In looking at a recent Fortune 500 list, we found about 70 companies that have been on the list every year for 50 years. On average these firms are 115 years old, and have been built to transition successfully from one generation to another, independent of technologies, markets, products, processes, and leaders. They also have endured several business downturns.
How have they managed to not just survive, but to grow and prevail? The answer is their innovation culture.
In our analysis, we’ve found that the innovation culture in enterprises has not changed much in the last century. If we compare how a new age company such as Google practices innovation today to how a 170-year-old company such as P&G practices innovation today, we’ll find very little difference. More surprisingly, perhaps, is that if we compare these two innovation cultures to that of General Electric’s 100 years ago, we’ll find very little difference.
Here are our six building blocks for successful innovation culture:
Is our company climate favorable to innovation? Companies should aim to cultivate collaboration, openness, and simplicity. Utilizing people with diverse perspectives also is an important ingredient. The climate is built upon a foundation of trust in which people aren’t afraid to challenge how we do things.
Is our organization entrepreneurial, creative, and focused on continuous learning? Note that we are not asking whether your CEO embodies these characteristics, since CEOs come and go.
How do we support our innovation efforts? In our analysis, we find that effective innovators tap into people, systems, and projects.

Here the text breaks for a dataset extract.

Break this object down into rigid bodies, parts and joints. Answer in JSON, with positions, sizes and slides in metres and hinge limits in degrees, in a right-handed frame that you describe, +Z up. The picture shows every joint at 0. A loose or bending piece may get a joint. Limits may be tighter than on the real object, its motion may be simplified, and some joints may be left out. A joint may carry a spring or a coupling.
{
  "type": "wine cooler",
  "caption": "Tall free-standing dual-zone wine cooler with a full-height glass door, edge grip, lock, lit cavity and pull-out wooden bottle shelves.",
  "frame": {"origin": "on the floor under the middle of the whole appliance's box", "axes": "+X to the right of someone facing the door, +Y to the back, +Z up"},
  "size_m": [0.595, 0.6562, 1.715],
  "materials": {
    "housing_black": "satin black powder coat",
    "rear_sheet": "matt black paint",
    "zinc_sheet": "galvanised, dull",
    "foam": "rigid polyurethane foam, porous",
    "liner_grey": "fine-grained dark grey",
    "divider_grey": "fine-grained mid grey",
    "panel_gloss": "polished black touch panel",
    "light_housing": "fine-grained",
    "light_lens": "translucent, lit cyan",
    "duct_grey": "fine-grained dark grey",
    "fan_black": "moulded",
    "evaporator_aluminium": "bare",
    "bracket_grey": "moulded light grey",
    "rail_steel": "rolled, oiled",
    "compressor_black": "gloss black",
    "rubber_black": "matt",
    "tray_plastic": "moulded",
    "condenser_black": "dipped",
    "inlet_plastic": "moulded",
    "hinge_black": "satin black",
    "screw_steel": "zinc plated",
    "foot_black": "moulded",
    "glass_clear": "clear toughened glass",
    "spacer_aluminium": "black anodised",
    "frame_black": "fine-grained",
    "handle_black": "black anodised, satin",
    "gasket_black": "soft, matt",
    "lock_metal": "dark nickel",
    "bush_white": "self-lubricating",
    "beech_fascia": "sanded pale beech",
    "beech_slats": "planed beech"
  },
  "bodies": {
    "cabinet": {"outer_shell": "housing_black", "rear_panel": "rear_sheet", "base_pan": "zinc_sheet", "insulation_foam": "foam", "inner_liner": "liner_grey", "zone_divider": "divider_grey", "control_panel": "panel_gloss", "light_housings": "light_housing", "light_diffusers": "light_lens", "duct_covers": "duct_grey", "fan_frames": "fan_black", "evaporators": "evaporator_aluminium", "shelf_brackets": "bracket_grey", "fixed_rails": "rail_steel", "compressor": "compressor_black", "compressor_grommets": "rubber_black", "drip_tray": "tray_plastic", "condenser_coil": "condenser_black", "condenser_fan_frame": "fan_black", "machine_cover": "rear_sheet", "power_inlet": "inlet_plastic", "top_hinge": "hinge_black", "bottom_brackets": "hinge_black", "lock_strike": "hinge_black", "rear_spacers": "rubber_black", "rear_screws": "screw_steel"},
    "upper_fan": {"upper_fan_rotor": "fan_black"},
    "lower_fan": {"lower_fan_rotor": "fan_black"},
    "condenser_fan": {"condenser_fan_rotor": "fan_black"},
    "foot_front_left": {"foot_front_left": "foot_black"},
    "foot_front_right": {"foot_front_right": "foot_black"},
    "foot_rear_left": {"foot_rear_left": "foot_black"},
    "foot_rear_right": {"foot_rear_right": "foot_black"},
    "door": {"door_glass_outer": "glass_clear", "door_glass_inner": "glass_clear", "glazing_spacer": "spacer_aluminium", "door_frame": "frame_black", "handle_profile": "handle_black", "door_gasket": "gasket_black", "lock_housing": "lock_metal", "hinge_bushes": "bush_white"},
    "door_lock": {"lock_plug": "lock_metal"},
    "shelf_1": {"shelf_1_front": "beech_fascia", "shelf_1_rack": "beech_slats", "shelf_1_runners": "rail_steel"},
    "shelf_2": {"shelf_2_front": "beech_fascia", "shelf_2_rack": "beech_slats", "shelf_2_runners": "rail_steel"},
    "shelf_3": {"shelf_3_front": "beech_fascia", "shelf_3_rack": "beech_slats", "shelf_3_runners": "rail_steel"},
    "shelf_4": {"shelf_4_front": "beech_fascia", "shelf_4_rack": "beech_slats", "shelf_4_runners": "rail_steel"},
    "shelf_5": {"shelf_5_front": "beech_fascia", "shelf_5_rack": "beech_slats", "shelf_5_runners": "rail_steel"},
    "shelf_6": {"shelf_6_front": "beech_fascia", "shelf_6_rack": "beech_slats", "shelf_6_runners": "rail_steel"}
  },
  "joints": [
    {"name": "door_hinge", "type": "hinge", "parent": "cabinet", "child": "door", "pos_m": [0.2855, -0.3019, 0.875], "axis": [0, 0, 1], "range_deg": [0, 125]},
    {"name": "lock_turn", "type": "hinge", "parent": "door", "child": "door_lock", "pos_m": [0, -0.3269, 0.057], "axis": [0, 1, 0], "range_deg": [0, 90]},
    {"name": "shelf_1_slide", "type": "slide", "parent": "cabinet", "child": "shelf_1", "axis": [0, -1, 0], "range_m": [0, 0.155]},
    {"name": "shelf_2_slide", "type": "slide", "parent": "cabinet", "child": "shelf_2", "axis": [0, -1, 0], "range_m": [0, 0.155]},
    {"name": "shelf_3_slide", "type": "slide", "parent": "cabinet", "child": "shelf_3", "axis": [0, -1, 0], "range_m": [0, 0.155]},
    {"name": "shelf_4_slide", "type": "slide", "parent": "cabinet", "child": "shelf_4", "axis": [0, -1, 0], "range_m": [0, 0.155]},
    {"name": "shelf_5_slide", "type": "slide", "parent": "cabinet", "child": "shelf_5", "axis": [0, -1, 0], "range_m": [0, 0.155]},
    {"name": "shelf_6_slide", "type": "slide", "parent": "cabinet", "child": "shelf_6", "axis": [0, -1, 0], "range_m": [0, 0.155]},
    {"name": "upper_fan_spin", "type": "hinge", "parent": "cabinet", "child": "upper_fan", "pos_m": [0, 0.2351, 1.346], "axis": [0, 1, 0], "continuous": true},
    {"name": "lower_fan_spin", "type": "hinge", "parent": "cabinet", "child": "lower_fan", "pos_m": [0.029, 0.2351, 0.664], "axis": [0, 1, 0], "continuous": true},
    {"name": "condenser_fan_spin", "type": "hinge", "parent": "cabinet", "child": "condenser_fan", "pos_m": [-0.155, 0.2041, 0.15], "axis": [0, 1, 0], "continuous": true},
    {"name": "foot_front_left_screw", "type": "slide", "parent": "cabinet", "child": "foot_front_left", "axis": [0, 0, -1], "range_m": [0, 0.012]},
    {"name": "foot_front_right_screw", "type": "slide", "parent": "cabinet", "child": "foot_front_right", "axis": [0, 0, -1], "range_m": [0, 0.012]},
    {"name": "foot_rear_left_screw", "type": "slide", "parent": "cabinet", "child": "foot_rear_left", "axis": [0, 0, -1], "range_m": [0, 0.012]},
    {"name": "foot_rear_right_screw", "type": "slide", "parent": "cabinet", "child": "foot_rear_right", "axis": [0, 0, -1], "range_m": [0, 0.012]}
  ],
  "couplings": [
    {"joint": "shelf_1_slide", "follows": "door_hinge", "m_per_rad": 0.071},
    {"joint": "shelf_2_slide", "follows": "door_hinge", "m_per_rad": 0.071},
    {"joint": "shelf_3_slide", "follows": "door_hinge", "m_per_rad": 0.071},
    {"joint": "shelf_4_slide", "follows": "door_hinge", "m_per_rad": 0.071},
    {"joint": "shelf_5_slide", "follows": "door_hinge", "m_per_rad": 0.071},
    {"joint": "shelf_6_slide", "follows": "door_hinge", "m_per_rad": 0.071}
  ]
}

How do we get innovations done? We find that innovative companies create a funnel to routinely perform the following three activities: capture ideas; sift ideas from opportunities; and separate weak opportunities from strong ones. When strong opportunities are found, they start several small experiments, prototype rapidly, fail fast, and finally, scale-up quickly the highest potential ideas.
How do we think and act in order to foster innovation? This question evaluates everyone’s behavior, from executives to front-line employees to outside partners who are intimately involved with the business. In our work and research, we find that innovation behaviors are energizing, engaging, and enabling. One can learn, practice, and coach these behaviors. Best of all, no budget is needed, nor is permission required.

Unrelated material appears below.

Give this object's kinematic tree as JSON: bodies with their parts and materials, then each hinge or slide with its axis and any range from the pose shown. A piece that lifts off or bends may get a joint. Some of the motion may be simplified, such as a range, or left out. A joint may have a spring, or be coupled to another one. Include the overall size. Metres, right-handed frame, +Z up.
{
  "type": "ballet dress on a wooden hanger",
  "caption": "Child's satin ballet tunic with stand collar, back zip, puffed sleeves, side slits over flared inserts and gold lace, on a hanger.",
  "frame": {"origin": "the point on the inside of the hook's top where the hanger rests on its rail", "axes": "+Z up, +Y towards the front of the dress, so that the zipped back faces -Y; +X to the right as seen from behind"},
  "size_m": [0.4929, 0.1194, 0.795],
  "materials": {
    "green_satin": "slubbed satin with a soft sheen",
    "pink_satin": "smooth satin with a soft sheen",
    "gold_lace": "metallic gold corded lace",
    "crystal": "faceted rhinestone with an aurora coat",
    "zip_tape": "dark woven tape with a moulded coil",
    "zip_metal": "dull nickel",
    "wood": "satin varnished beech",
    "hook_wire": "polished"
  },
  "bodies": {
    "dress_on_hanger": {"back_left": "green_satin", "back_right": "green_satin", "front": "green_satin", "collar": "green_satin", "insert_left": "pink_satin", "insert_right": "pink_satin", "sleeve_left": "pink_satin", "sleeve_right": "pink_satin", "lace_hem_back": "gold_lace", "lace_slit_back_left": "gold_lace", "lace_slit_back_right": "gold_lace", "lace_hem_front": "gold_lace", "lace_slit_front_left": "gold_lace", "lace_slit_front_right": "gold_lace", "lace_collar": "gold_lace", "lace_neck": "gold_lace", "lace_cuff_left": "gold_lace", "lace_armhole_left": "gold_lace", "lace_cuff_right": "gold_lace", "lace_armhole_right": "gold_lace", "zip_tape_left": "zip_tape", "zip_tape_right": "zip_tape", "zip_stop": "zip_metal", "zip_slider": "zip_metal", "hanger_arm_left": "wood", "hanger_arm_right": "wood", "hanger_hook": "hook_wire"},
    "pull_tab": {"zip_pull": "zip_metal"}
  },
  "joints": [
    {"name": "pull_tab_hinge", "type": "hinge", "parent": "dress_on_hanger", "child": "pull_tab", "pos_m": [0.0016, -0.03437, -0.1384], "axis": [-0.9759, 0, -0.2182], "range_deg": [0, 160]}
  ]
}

What does success mean individually, organizationally, and externally? In our ongoing research, we consistently see that measures of success determine our behaviors and processes. When we feel successful, climate, values, processes, and behaviors get reinforced. Moreover, repeated success reinforces and connects each building block into a culture of innovation.

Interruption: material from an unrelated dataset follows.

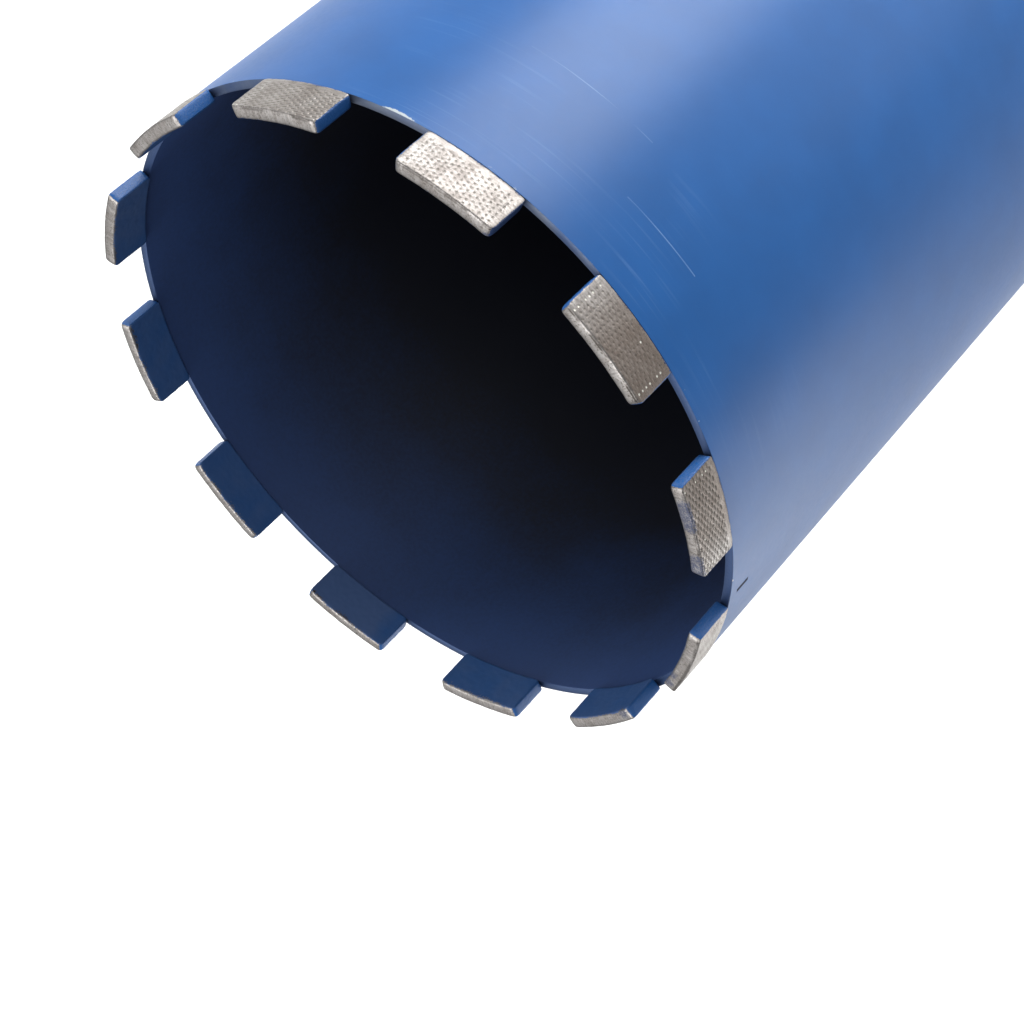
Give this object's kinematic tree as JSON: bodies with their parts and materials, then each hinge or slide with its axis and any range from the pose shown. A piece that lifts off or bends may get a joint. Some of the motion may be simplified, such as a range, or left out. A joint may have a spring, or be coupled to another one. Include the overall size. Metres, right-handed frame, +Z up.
{
  "type": "diamond core bit",
  "caption": "Thin-walled steel core drill barrel with a crown of spaced diamond segments on its open rim and a threaded spindle hub at its back.",
  "frame": {"origin": "centre of the hub's mouth face, which is the lowest face of the bit standing on its hub", "axes": "+Z up the axis from the hub to the cutting crown, +X through the middle of segment_01, +Y normal to a spanner flat"},
  "size_m": [0.162, 0.162, 0.5077],
  "materials": {
    "barrel_paint": "satin blue paint",
    "hub_steel": "turned steel",
    "segment_metal": "ground metal bond with diamonds, blue paint on the ends and the inside"
  },
  "bodies": {
    "root": {"barrel": "barrel_paint", "back_plate": "barrel_paint", "barrel_weld": "barrel_paint", "hub": "hub_steel", "hub_weld": "barrel_paint", "segment_01": "segment_metal", "segment_02": "segment_metal", "segment_03": "segment_metal", "segment_04": "segment_metal", "segment_05": "segment_metal", "segment_06": "segment_metal", "segment_07": "segment_metal", "segment_08": "segment_metal", "segment_09": "segment_metal", "segment_10": "segment_metal", "segment_11": "segment_metal", "segment_12": "segment_metal"}
  },
  "joints": []
}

The road to building the foundation for innovation is old and time-tested. While there are many starting points, a firm can begin the journey by assembling a group of “innovation champions” who help the firm shape its values and create the climate. As the process continues and matures, champions can evolve into a community of mentors and coaches. Along the way, enterprises must:
- Give this community a common vision and a common language of innovation
- Provide them with concepts and tools to build the processes
- Coach their innovation behaviors
- Help them practice continuous experimentation
- Assess the culture of innovation within the enterprise at least once a year
- Be purposeful in creating a culture of innovation
Although this journey may take several years, the investment can yield real benefits before all disciplines are fully developed. Your organization might actually “catch a few fish,” while it is “learning to fish.”